Very helpful. I think last question and the last point on labor. Maybe update kind of on what you're seeing right now with labor availability in your markets, wage rates, how much higher wage rates right now than they were back in '19 for example and beyond taking price where you're seeing the best opportunities to leverage that and become more efficient?
Let me take a step back and let Doug provide more specific numbers. Regarding our opportunities, we believe that leveraging technology is key to addressing the limited and shrinking labor force. While there are early signs of some workers returning, I want to clarify that we are not back to pre-pandemic levels. Many people in our segment are beginning to spend their savings, which have been historically high, and as their funds deplete, they may feel compelled to return to work. Anecdotally, we have observed increased job postings and more candidates attending interviews, which is positive news. However, the labor market remains challenging alongside inflation and other factors. For instance, we are implementing robots for cleaning to enhance the efficiency of our housekeeping staff. Additionally, we are evolving our movie tavern model, shifting from traditional table service to allowing customers to place orders through our app, which streamlines operations. This move to runners increases efficiency within our labor force. We are also focused on improving ordering processes in our theaters to reduce wait times at concession stands, ultimately benefiting our revenue per customer. Across various locations, including high-end restaurants, we are encouraging guests to order food through apps rather than relying solely on servers due to labor market constraints. We are actively exploring numerous ways to adapt and enhance our operations.

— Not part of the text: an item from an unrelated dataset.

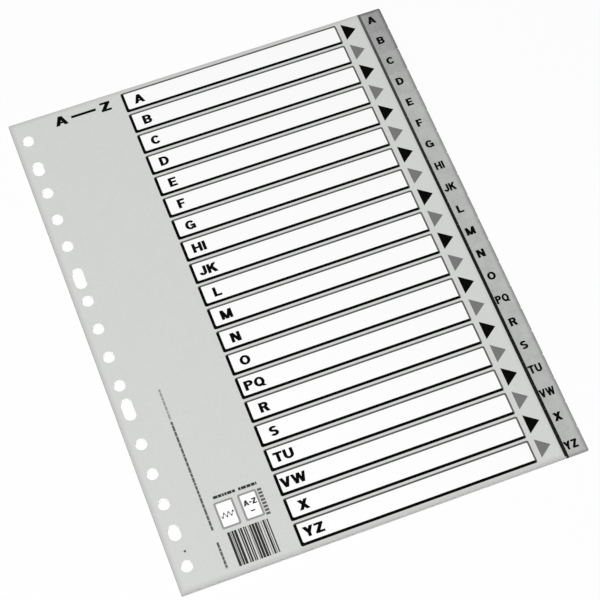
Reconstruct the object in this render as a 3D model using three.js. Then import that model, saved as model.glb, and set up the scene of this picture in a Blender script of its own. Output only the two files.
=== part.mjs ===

Regarding the first part of your question, we don’t have a specific percentage or number to provide because our labor forces differ significantly between our hotels and theaters. We've observed increases across the board in wage rates for both businesses. However, it’s interesting to note that, as Greg mentioned earlier concerning our theater operations, we didn’t just implement an 11% hike in ticket prices or a 15% to 20% increase in concession prices. Instead, we managed to generate more revenue per guest, which plays a significant role in addressing some of the labor challenges we’re facing, and this wasn’t solely achieved by raising prices. Greg highlighted that we are actively reviewing our strategies, including pricing and revenue management, which has long been a part of our hotel operations. We will keep experimenting with and testing various pricing approaches to help mitigate the wage increases we are encountering. We have already conducted some experiments and plan to continue doing so in the future.
Perfect. Thank you, guys.
Thank you. At this time, it appears we have no further questions. I'd like to turn the call back to Mr. Neis for any additional or closing remarks.
Well, thank you. Like – certainly, I’d like to thank all of you once again for joining us today. We look forward to talking to you once again in early May when we release our fiscal 2022 first quarter results. Until then, thank you and have a great day.
That concludes today's call. You may now disconnect your lines and have a wonderful day.